-- START OF The records --
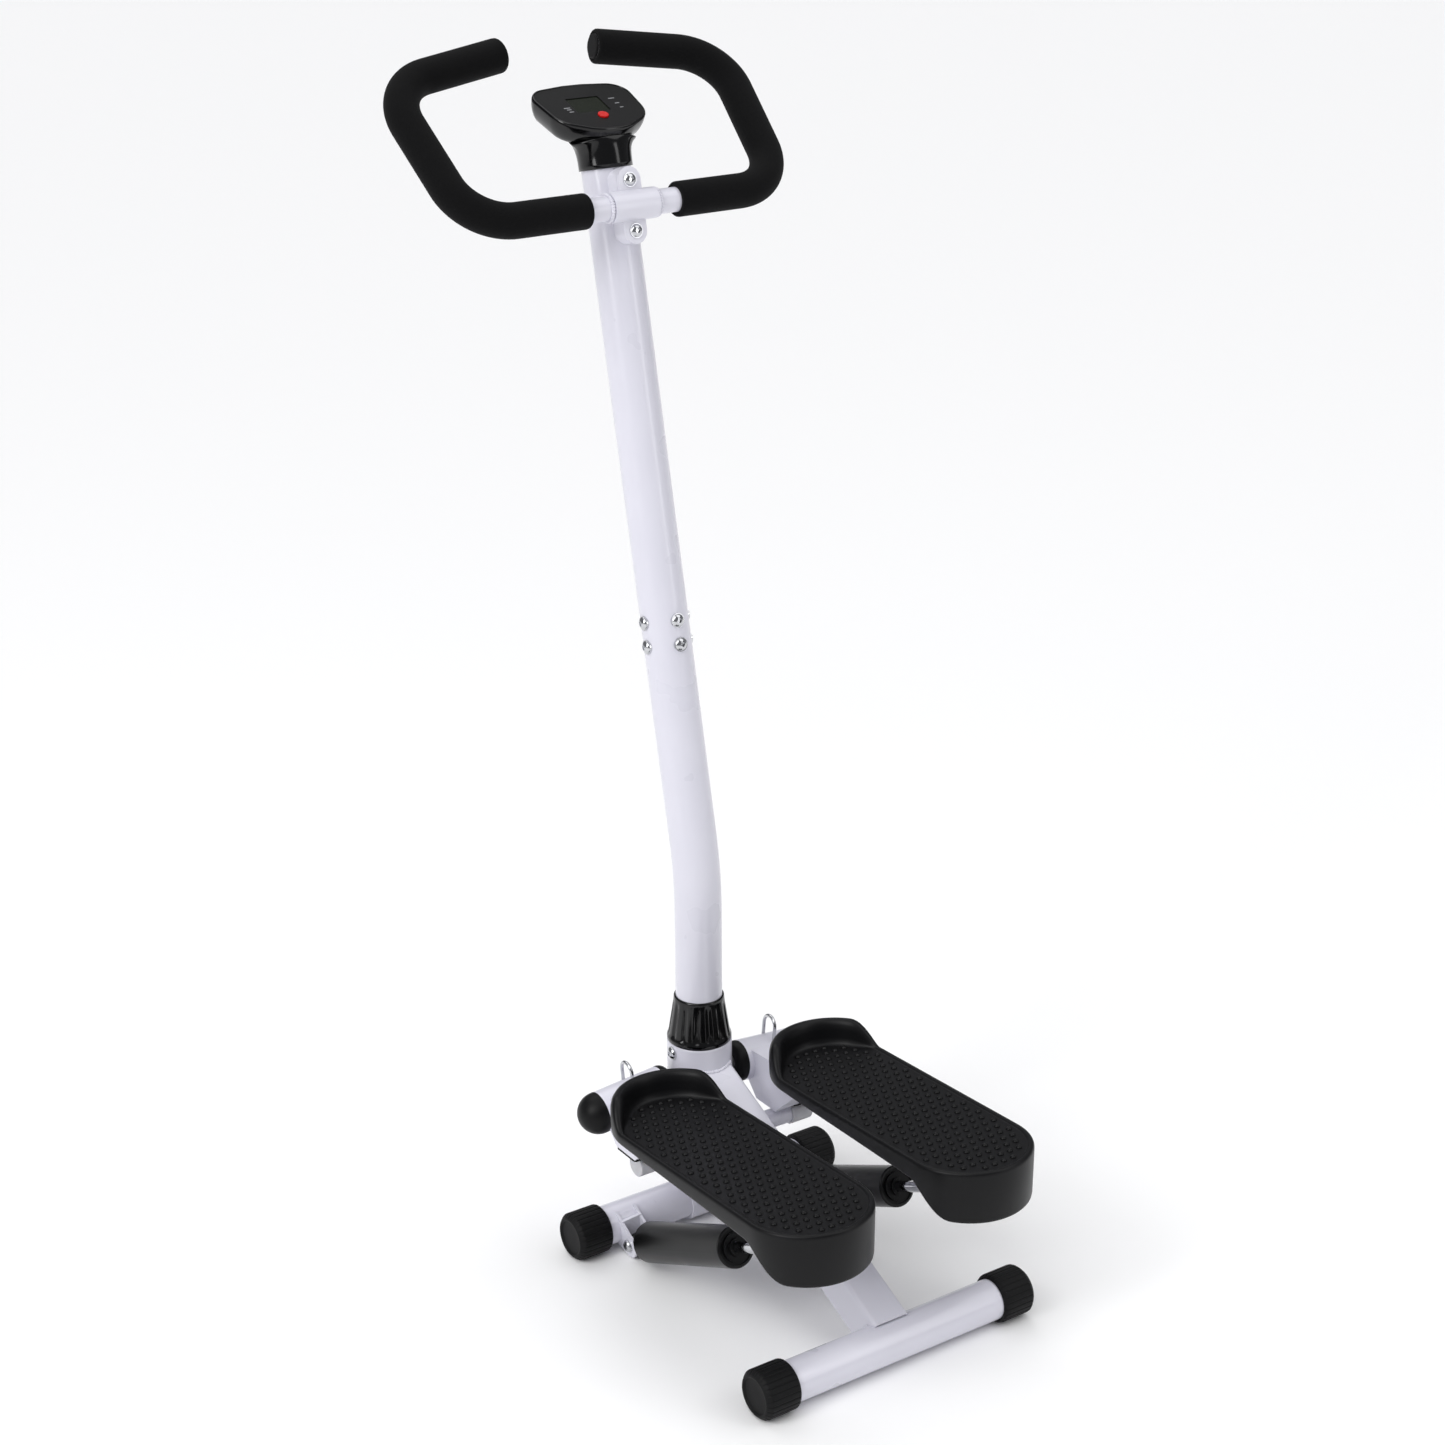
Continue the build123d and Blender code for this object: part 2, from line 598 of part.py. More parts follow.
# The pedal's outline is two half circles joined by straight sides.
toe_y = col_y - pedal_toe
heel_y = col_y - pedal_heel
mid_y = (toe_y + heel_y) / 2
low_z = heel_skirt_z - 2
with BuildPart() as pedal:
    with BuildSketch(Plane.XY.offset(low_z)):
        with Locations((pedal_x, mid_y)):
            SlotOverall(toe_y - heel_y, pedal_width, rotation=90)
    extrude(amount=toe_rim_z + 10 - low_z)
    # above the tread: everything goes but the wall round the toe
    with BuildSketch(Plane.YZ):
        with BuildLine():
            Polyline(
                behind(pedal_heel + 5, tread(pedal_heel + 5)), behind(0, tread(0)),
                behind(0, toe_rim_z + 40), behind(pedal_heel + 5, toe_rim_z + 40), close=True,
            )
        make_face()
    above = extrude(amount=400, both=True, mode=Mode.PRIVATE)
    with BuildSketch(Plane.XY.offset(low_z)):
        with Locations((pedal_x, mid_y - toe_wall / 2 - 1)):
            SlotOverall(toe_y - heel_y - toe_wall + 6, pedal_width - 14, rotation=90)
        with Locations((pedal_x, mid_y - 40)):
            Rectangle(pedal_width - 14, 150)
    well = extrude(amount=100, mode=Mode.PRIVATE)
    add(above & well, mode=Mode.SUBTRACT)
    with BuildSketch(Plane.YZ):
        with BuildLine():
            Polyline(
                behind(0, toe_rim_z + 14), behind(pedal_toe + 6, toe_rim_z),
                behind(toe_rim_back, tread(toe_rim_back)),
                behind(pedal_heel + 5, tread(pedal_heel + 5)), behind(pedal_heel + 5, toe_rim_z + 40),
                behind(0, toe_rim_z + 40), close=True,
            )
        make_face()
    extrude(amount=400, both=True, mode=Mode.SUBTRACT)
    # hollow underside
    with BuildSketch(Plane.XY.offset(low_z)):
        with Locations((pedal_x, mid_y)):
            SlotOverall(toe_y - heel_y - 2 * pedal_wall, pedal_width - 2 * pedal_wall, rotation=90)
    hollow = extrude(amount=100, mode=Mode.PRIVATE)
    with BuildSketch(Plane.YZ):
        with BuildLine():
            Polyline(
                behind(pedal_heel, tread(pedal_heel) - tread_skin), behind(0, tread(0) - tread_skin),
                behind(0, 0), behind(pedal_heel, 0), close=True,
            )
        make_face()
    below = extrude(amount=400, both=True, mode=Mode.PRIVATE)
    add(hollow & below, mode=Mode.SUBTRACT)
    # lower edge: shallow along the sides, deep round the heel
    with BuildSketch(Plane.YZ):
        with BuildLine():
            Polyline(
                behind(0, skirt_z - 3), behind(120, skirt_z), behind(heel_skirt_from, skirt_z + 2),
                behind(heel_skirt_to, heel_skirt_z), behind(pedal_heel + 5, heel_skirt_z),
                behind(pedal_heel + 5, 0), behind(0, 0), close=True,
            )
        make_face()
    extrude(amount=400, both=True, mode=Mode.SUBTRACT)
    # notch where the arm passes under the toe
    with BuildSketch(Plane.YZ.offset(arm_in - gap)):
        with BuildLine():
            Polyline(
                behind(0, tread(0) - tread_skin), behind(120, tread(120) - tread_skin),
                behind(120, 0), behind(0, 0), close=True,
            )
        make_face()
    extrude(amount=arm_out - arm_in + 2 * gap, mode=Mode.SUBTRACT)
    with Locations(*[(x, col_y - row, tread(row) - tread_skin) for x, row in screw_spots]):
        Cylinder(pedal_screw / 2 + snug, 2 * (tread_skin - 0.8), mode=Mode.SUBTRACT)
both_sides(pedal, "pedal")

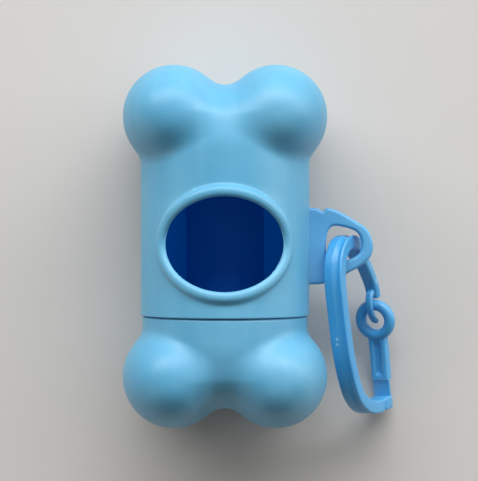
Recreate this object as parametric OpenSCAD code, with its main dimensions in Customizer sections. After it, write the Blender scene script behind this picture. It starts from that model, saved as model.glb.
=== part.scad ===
-- END OF The records --
Quote the data above in full, changing nothing.

The solution —
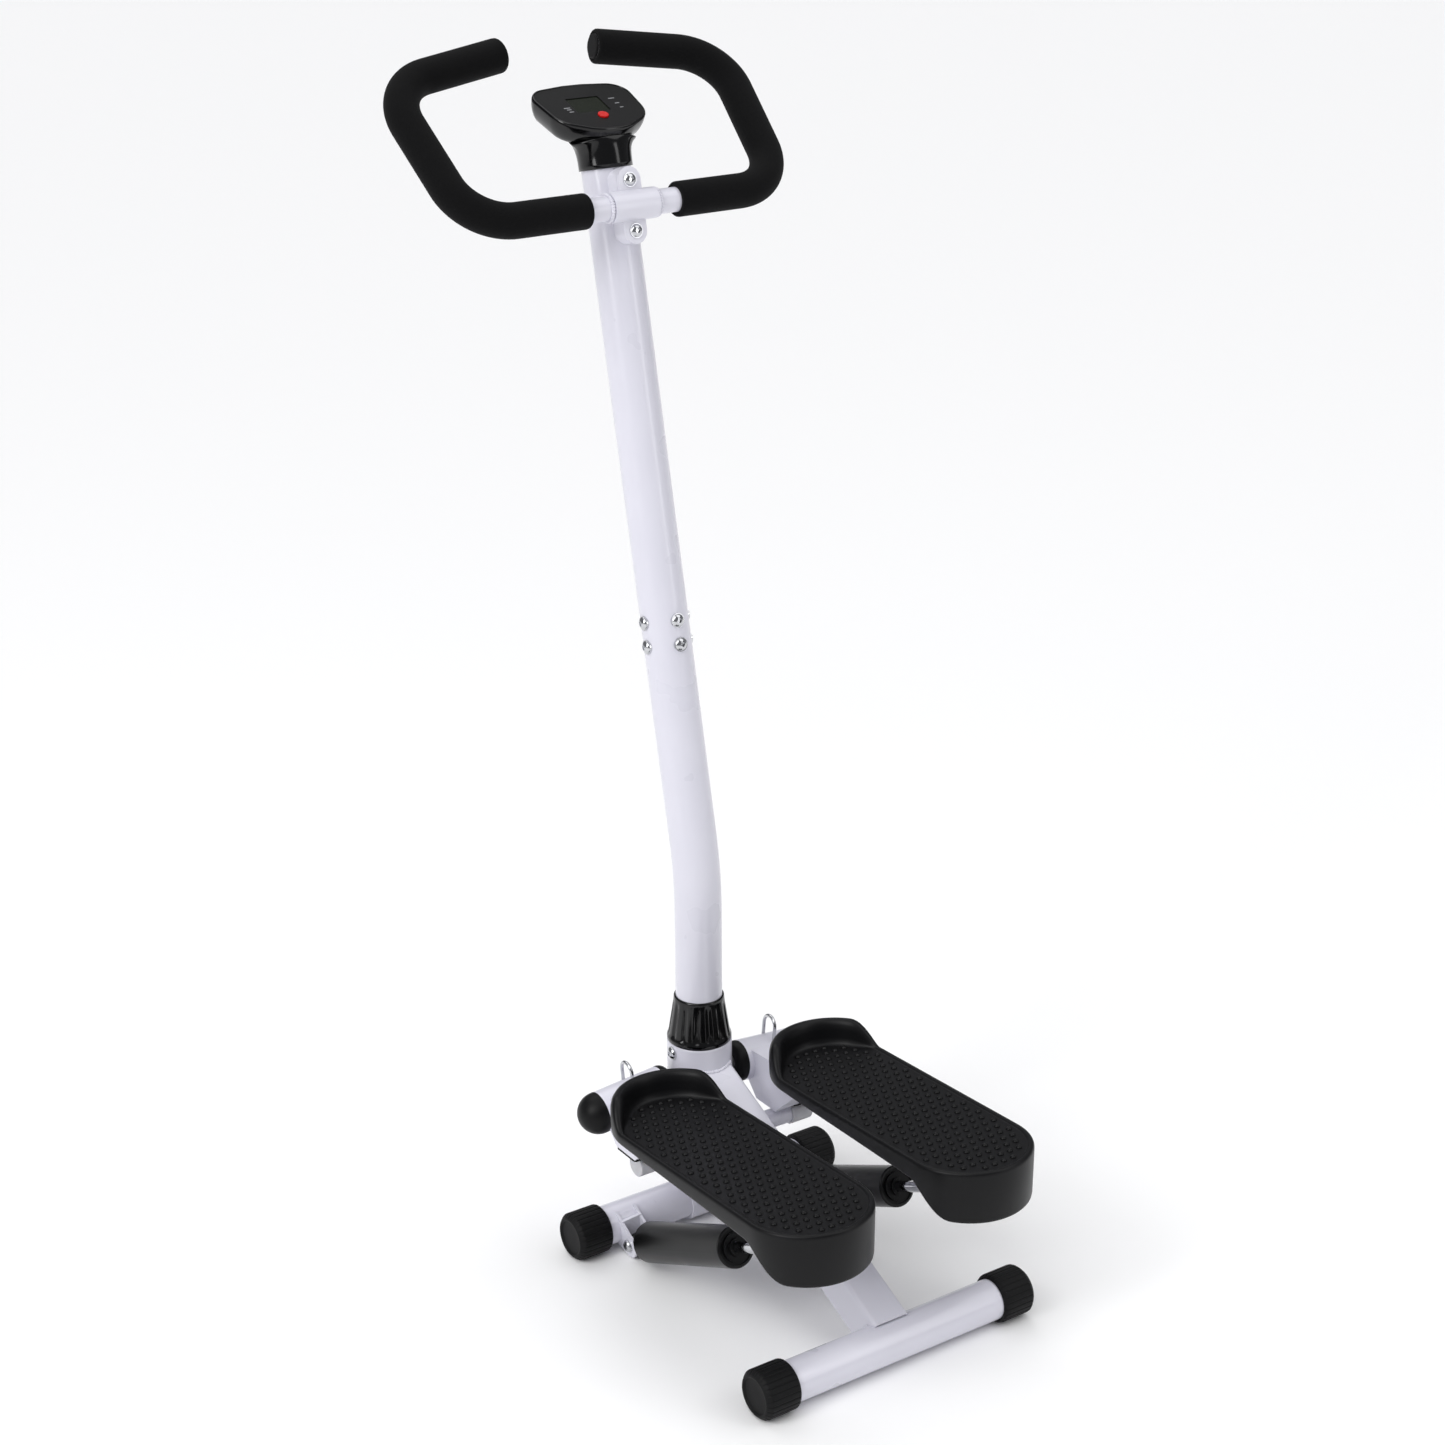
Continue the build123d and Blender code for this object: part 2, from line 598 of part.py. More parts follow.
# The pedal's outline is two half circles joined by straight sides.
toe_y = col_y - pedal_toe
heel_y = col_y - pedal_heel
mid_y = (toe_y + heel_y) / 2
low_z = heel_skirt_z - 2
with BuildPart() as pedal:
    with BuildSketch(Plane.XY.offset(low_z)):
        with Locations((pedal_x, mid_y)):
            SlotOverall(toe_y - heel_y, pedal_width, rotation=90)
    extrude(amount=toe_rim_z + 10 - low_z)
    # above the tread: everything goes but the wall round the toe
    with BuildSketch(Plane.YZ):
        with BuildLine():
            Polyline(
                behind(pedal_heel + 5, tread(pedal_heel + 5)), behind(0, tread(0)),
                behind(0, toe_rim_z + 40), behind(pedal_heel + 5, toe_rim_z + 40), close=True,
            )
        make_face()
    above = extrude(amount=400, both=True, mode=Mode.PRIVATE)
    with BuildSketch(Plane.XY.offset(low_z)):
        with Locations((pedal_x, mid_y - toe_wall / 2 - 1)):
            SlotOverall(toe_y - heel_y - toe_wall + 6, pedal_width - 14, rotation=90)
        with Locations((pedal_x, mid_y - 40)):
            Rectangle(pedal_width - 14, 150)
    well = extrude(amount=100, mode=Mode.PRIVATE)
    add(above & well, mode=Mode.SUBTRACT)
    with BuildSketch(Plane.YZ):
        with BuildLine():
            Polyline(
                behind(0, toe_rim_z + 14), behind(pedal_toe + 6, toe_rim_z),
                behind(toe_rim_back, tread(toe_rim_back)),
                behind(pedal_heel + 5, tread(pedal_heel + 5)), behind(pedal_heel + 5, toe_rim_z + 40),
                behind(0, toe_rim_z + 40), close=True,
            )
        make_face()
    extrude(amount=400, both=True, mode=Mode.SUBTRACT)
    # hollow underside
    with BuildSketch(Plane.XY.offset(low_z)):
        with Locations((pedal_x, mid_y)):
            SlotOverall(toe_y - heel_y - 2 * pedal_wall, pedal_width - 2 * pedal_wall, rotation=90)
    hollow = extrude(amount=100, mode=Mode.PRIVATE)
    with BuildSketch(Plane.YZ):
        with BuildLine():
            Polyline(
                behind(pedal_heel, tread(pedal_heel) - tread_skin), behind(0, tread(0) - tread_skin),
                behind(0, 0), behind(pedal_heel, 0), close=True,
            )
        make_face()
    below = extrude(amount=400, both=True, mode=Mode.PRIVATE)
    add(hollow & below, mode=Mode.SUBTRACT)
    # lower edge: shallow along the sides, deep round the heel
    with BuildSketch(Plane.YZ):
        with BuildLine():
            Polyline(
                behind(0, skirt_z - 3), behind(120, skirt_z), behind(heel_skirt_from, skirt_z + 2),
                behind(heel_skirt_to, heel_skirt_z), behind(pedal_heel + 5, heel_skirt_z),
                behind(pedal_heel + 5, 0), behind(0, 0), close=True,
            )
        make_face()
    extrude(amount=400, both=True, mode=Mode.SUBTRACT)
    # notch where the arm passes under the toe
    with BuildSketch(Plane.YZ.offset(arm_in - gap)):
        with BuildLine():
            Polyline(
                behind(0, tread(0) - tread_skin), behind(120, tread(120) - tread_skin),
                behind(120, 0), behind(0, 0), close=True,
            )
        make_face()
    extrude(amount=arm_out - arm_in + 2 * gap, mode=Mode.SUBTRACT)
    with Locations(*[(x, col_y - row, tread(row) - tread_skin) for x, row in screw_spots]):
        Cylinder(pedal_screw / 2 + snug, 2 * (tread_skin - 0.8), mode=Mode.SUBTRACT)
both_sides(pedal, "pedal")

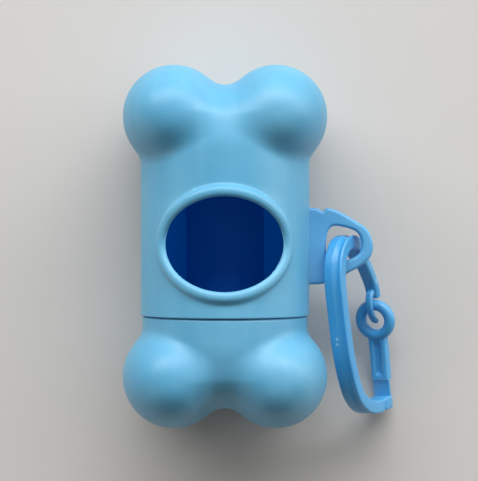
Recreate this object as parametric OpenSCAD code, with its main dimensions in Customizer sections. After it, write the Blender scene script behind this picture. It starts from that model, saved as model.glb.
=== part.scad ===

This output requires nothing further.